Daran hat Alison Schultz Zweifel und verweist auf einen Artikel im „Manager Magazin“. Der reißerische Titel lautet: „Zocken mit der Rendite von Staatsangestellten“. Demnach hat die VBL mehr als 130 Millionen Euro in eine - so Schultz - „Hochrisikoanlage“ investiert. Bei einer versprochenen Rendite von 15 Prozent - Laufzeit ein Jahr - klingt das nicht abwegig. Fällig geworden ist die Anlage am 1. September. Ob sie ausgezahlt wurde - darüber schweigt sich die VBL aber aus. Mit dem Geld wurde der Kauf des Grundstücks Ringbahnhöfe in Berlin-Neukölln finanziert. Die Investoren wollen Wohnungen, Büros und Tiefgaragen bauen. „Die Projektentwicklung durchläuft den üblichen Genehmigungsprozess und befindet sich dabei im fortgeschrittenen Stadium“, teilt die VBL mit.

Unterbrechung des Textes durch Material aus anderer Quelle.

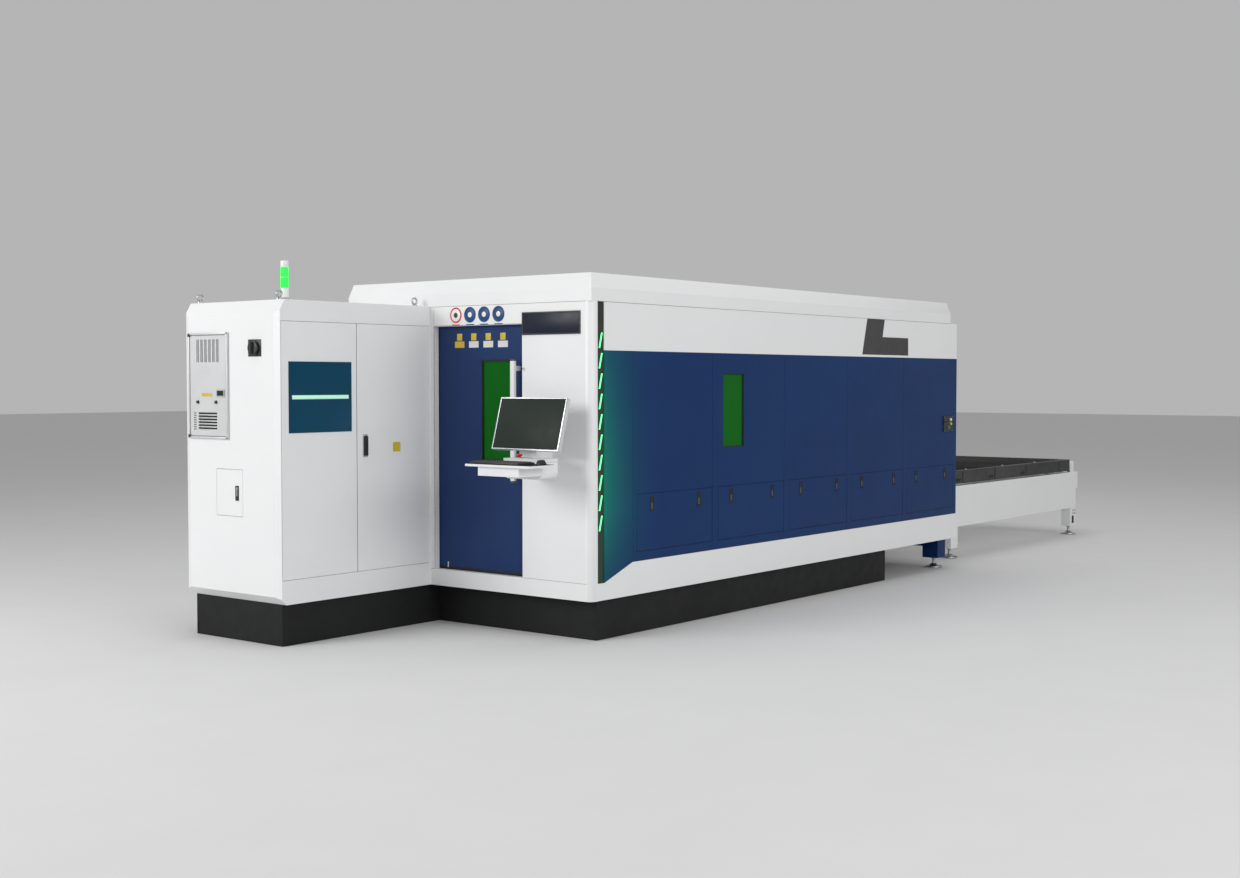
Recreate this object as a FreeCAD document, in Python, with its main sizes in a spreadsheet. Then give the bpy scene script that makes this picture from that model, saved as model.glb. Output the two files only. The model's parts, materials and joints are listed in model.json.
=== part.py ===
import FreeCAD, Part
import Sketcher
import os
import re

# Fiber laser cutting machine with a pallet changer, in millimetres.
#
# The sheet "dims" holds every driving size.  Lengths are counted from the foot of the enclosure's
# near corner: x along the machine from the operator end, y across it from the long side, z from the
# floor.  Each piece is then moved so that the whole machine's floor centre is the origin.

doc = FreeCAD.newDocument("laser_cutter")

# ---------------------------------------------------------------- driving sizes

SIZES = {
    # enclosure
    "enc_length": 4824,
    "enc_width": 2102,
    "wall": 40,
    "skirt_bottom": 248,
    "blue_bottom": 454,
    "blue_top": 1740,
    "wall_top": 2030,
    "flange": 8,
    "seam": 2,
    "corner_width": 58,
    "corner_radius": 45,
    "light_width": 62,
    "light_bottom": 352,
    "light_recess": 6,
    "kick_end": 400,
    "skirt_overrun": 26,
    "skirt_chamfer": 20,
    # roof
    "hood_top": 2200,
    "hood_step": 116,
    "hood_upright": 80,
    "hood_bevel": 25,
    "hood_wall": 30,
    "mouth_side": 25,
    "mouth_drop": 73,
    "mouth_rise": 267,
    # plinth
    "plinth_end_inset": 111,
    "plinth_side_inset": 52,
    "plinth_length": 3589,
    "plinth_wall": 16,
    "cab_plinth_inset_x": 45,
    "cab_plinth_inset_y": 37,
    # cutting bed
    "bed_gap": 70,
    "bed_beam": 140,
    "bed_start": 250,
    "bed_bottom": 330,
    "bed_top": 950,
    # pieces of one body run into each other by this much before they are joined
    "merge": 1,
    "foot_height": 87,
    "foot_pad": 14,
    "foot_pad_radius": 72,
    "foot_shoulder": 22,
    "foot_shoulder_radius": 45,
    "foot_neck_radius": 22,
    "foot_stem_radius": 12,
    "foot_nut": 14,
    "foot_nut_radius": 20,
    "cross_bottom": 180,
    "cross_height": 80,
    "cross_width": 120,
    "bed_end_gap": 4,
    "pan_wall": 5,
    "pan_clearance": 20,
    # pallets and their tracks
    "pallet_length": 3090,
    "pallet_width": 1490,
    "pallet_frame": 115,
    "pallet_bar": 60,
    "slat_rise": 10,
    "slat_height": 65,
    "slat_thick": 4,
    "slat_count": 30,
    "upper_track": 633,
    "lower_track": 403,
    "track_thick": 6,
    "track_reach": 95,
    "pallet_lift": 17,
    "pallet_travel": 3300,
    "track_start": 1500,
    "tread_gap": 0.3,
    "wheel_radius": 35,
    "wheel_width": 25,
    "axle_radius": 10,
    "axle_clearance": 0.05,
    "axle_seat": 25,
    "axle_end_gap": 2,
    "wheel_gap": 5,
    "axle_setback": 400,
    # exchange table
    "table_length": 3416,
    "table_gap": 26,
    "table_bottom": 271,
    "table_web": 6,
    "end_beam_width": 100,
    "end_beam_bottom": 467,
    "leg_length": 134,
    "leg_depth": 98,
    "end_leg_inset": 45,
    "inner_leg_start": 536,
    "stop_height": 112,
    "stop_length": 85,
    "stop_gap": 5,
    "stop_width": 40,
    "stop_crest": 0.6,
    # operator door, sliding behind the end wall
    "door_y": 546,
    "door_width": 752,
    "door_bottom": 353,
    "door_top": 1905,
    "door_leaf": 40,
    "door_lap": 16,
    "door_gap": 5,
    "pane_y": 662,
    "pane_width": 266,
    "pane_bottom": 1059,
    "pane_height": 631,
    "pane_thick": 12,
    "handle_inset": 48,
    "handle_width": 31,
    "handle_bottom": 936,
    "handle_length": 755,
    "handle_proud": 22,
    "handle_depth": 20,
    "stand_height": 30,
    "stand_inset": 3,
    "stand_low": 40,
    "stand_high": 70,
    # side window
    "side_pane_x": 1375,
    "side_pane_width": 245,
    "side_pane_bottom": 1120,
    "side_pane_height": 487,
    # lower access panels
    "panel_first": 438.5,
    "panel_width": 810,
    "panel_pitch": 879,
    "panel_bottom": 510,
    "panel_height": 355,
    "leaf_gap": 2,
    "leaf_skin": 3,
    "leaf_stiffener": 15,
    "leaf_inset": 24,
    "hinge_inset": 8,
    # push-button station
    "station_inset": 246,
    "station_width": 168,
    "station_bottom": 1139,
    "station_height": 131,
    "station_thick": 8,
    "station_button": 11,
    "station_hole_gap": 0.4,
    "station_button_length": 15,
    "station_button_back": 5,
    "stop_button_x": 32,
    "stop_button_z": 83,
    "upper_button_x": 116,
    "upper_button_z": 100,
    "lower_button_x": 117,
    "lower_button_z": 66,
    "start_button_x": 80,
    "start_button_z": 36,
    # electrical cabinet
    "cab_length": 1234,
    "cab_reach": 769,
    "cab_depth": 882,
    "cab_top": 2034,
    "cab_wall": 20,
    "cab_top_rise": 84,
    "cab_top_run": 50,
    "cab_foot_rise": 47,
    "cab_foot_run": 48,
    "cab_edge_run": 15,
    "cab_edge_depth": 45,
    "cab_frame": 19,
    "cab_jamb": 15,
    "cab_door_bottom": 391,
    "cab_door_top": 1909,
    "cab_seam": 630,
    "latch_x": 577,
    "latch_width": 28,
    "latch_bottom": 1101,
    "latch_height": 123,
    "latch_thick": 12,
    "latch_gap": 1,
    "latch_boss": 11,
    # cabinet side: air conditioner, hatch, isolator
    "air_start": 453,
    "air_width": 374,
    "air_bottom": 1211,
    "air_height": 638,
    "air_rim": 22,
    "air_proud": 12,
    "air_depth": 170,
    "vent_depth": 8,
    "slot_start": 81,
    "slot_bottom": 461,
    "slot_pitch": 38,
    "slot_width": 26,
    "slot_height": 136,
    "louvre_start": 102,
    "louvre_bottom": 56,
    "louvre_pitch": 18,
    "louvre_width": 181,
    "louvre_height": 11,
    "hatch_start": 332,
    "hatch_width": 248,
    "hatch_bottom": 750,
    "hatch_height": 282,
    "isolator_start": 210,
    "isolator_height": 1752,
    "isolator_radius": 42,
    "isolator_proud": 40,
    "isolator_gap": 1,
    "isolator_disc": 20,
    "isolator_grip": 18,
    "isolator_grip_reach": 36,
    # inside the cabinet
    "gear_west": 220,
    "gear_east": 120,
    "gear_bottom": 700,
    "gear_top": 1880,
    "gear_plate": 8,
    "gear_stand": 22,
    "gear_margin": 40,
    "gear_stay": 30,
    "source_east": 140,
    "source_length": 860,
    "source_setback": 120,
    "source_depth": 560,
    "source_height": 330,
    "source_front": 20,
    "source_margin": 30,
    # cabinet roof
    "eye_inset": 70,
    "eye_radius": 20,
    "eye_wire": 6,
    "eye_base": 18,
    "eye_foot": 10,
    "eye_sink": 2,
    "tower_x": 1060,
    "tower_start": 147,
    "tower_base": 8,
    "tower_base_radius": 45,
    "tower_pole": 63,
    "tower_pole_radius": 24,
    "tower_lens": 165,
    "tower_lens_radius": 24,
    # operator console
    "console_y": 278,
    "console_width": 300,
    "console_bottom": 985,
    "console_top": 1150,
    "console_depth": 160,
    "arm_width": 130,
    "console_round": 40,
    "deck_top": 1104,
    "deck_reach": 300,
    "tray_front": 525,
    "tray_width": 500,
    "tray_thick": 14,
    "tray_top": 1076,
    "carrier_inset": 25,
    "carrier_side": 150,
    "carrier_width": 320,
    "carrier_drop": 68,
    "carrier_height": 55,
    "key_front": 512,
    "key_depth": 150,
    "key_width": 380,
    "key_shift": 40,
    "key_thick": 18,
    "post_x": 185,
    "post_width": 40,
    "post_depth": 30,
    "post_top": 1320,
    "screen_width": 515,
    "screen_height": 318,
    "screen_thick": 32,
    "screen_lean": 16,
    "screen_bottom": 1155,
    "screen_front": 285,
    "tilt_height": 1300,
    "tilt_radius": 12,
    "tilt_gap": 0.05,
    "ear_gap": 3,
    "ear_width": 12,
    "ear_front": 35,
    "ear_back": 14,
    "ear_half_height": 16,
    "estop_x": 262,
    "estop_y": 335,
    "estop_radius": 17,
    "estop_stem": 9,
    "estop_stem_gap": 0.4,
    "estop_rise": 12,
    "estop_head": 14,
    "estop_seat": 15,
    # gantry
    "rail_width": 30,
    "rail_height": 30,
    "rack_width": 20,
    "rack_height": 24,
    "rail_near_end": 30,
    "rail_far_end": 20,
    "gantry_gap": 1,
    "gantry_wall_gap": 75,
    "gantry_depth": 220,
    "gantry_height": 300,
    "gantry_plate": 14,
    "guide_proud": 12,
    "guide_height": 25,
    "guide_inset": 60,
    "guide_low": 45,
    "guide_high": 70,
    "guide_gap": 1,
    "nozzle_x": 1640,
    "nozzle_z": 830,
    "head_offset": 110,
    "carriage_width": 220,
    "carriage_depth": 62,
    "carriage_bottom": 1010,
    "carriage_height": 430,
    "head_radius": 34,
    "head_height": 360,
    "head_taper": 50,
    "nozzle_radius": 12,
    "nozzle_tip": 4,
    "nozzle_length": 20,
    "head_gap": 4,
    "slide_width": 90,
    "slide_low": 40,
    "slide_high": 20,
}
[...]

Emittent der Anleihe ist die German Invest, eine Tochter des Immobilienentwicklers Aggregate. Dieser war Großaktionär des schlingernden Immobilienkonzerns Adler und wird vom umstrittenen Investor Cevdet Caner geführt. „Caner hat schon zwei Insolvenzen hinter sich, die Wiener Staatsanwaltschaft ermittelte gegen ihn wegen gewerbsmäßigen Betrugs und Geldwäsche“, sagt Alison Schultz.
Über all diese Themen würde sie gerne mit den Verantwortlichen bei der VBL sprechen. In einer Mail vom 4. Juni 2021 heißt es: „Seitens der VBL besteht gerne die Bereitschaft, an einer von Ihnen geplanten Panel-Diskussion zum Thema Nachhaltigkeit im Rahmen der Altersversorgung bei der VBL teilzunehmen“, allerdings erst zu einem späteren Zeitpunkt. Inzwischen sind 17 Monate vergangen. Gesprächsbereit ist die VBL, wie weiteren Mails zu entnehmen ist, noch immer. Leinwand lehnt aber inzwischen die Teilnahme an einer Paneldiskussion oder einer öffentlichen Veranstaltung ab. In einer Mail vom 26. September 2022 behauptet die VBL, ein solches Versprechen habe es nie gegeben. „Wir hatten eine Diskussion in kleiner Runde vorgeschlagen.“ SustainVBL will aber „nicht hinter geschlossenen Türen beziehungsweise in einem kleinen Kreis diskutieren“, lautet die Antwort vom 28. Oktober 2022 an die VBL. Warum? „Die VBL will ihre Probleme unter den Teppich kehren, weil es dann ja keine Öffentlichkeit gegeben hätte“, kritisiert Schultz.